Silver salmon season started for us as it always does on our fly out trips to the Kustatan River. We began targeting silvers there in the last week of July and did quite well. The run was not super strong at first but continued to improve as we moved into August and was excellent throughout the month. Silver salmon fishing was also good at Big River Lake where again there were plenty of bears to view between silver bites. The Chuit River also fished very well this season.
On the Kenai and Kasilof the first good number of silvers arrived in mid-August but with such a robust sockeye return and the limit being six fish for sockeye vs two fish for silvers, many opted to stick with the sockeye pursuit, and we were happy to oblige.
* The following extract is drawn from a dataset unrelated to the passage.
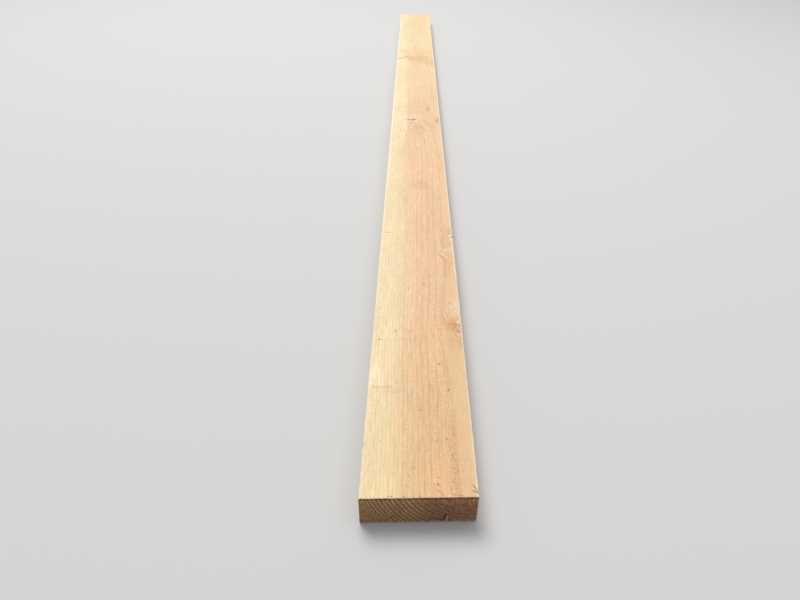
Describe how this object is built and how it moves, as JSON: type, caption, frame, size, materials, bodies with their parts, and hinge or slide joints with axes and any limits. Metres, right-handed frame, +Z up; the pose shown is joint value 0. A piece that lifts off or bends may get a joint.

By the last week of August, we were taking daily silver trips and getting consistent limits in the lower Kenai. The Kasilof was also fishing very well in late August and that continued to be the case into September. On the Kenai we were continually plagued by excessive high water, and this made fishing challenging at times, especially for trout. Many of the areas we normally fish had way too much volume and as if the rain was not enough, in early September two glacial dams released in the Kenai Mountains pushing the Kenai to beyond flood stage. Fortunately, the high water was somewhat short lived, and we got a welcome respite from the rain and the river returned to more normal levels after mid-September. Fishing for late run silver remained good into October and even into the first week of November, fresh silvers continue to enter the system.
Late season trout fishing was good this year, but high water seemed to condense the sockeye spawn and once the water receded so too did the spawning action. This created a period where there just was not an abundant food source as the high water washed much of the sockeye carcasses down river and the silvers were merely accumulating but not yet spawning. Steelhead fishing on the lower peninsula rivers was excellent this year with several very nice fish caught.
As always we want to extend a huge thank you to all of our loyal customers but old and new. Without your business none of this would be possible. Next year will be our 35th year guiding here on the Kenai Peninsula and beyond and it has been an incredible journey. Lastly I want to extend a very sincere thank you to all of our incredible guides as they are really the fabric of our business. Behind the scenes of so many great fishing experiences is the homework and preparation that creates success. We know there are plenty of choices for guided fishing trips here in Alaska and we will always do our best to offer the most professional and rewarding guided fishing options available. As winter arrives and the Kenai retreats into a winter wonderland, we greatly look forward to 2024 and another spectacular fishing season. We sincerely hope you can join us!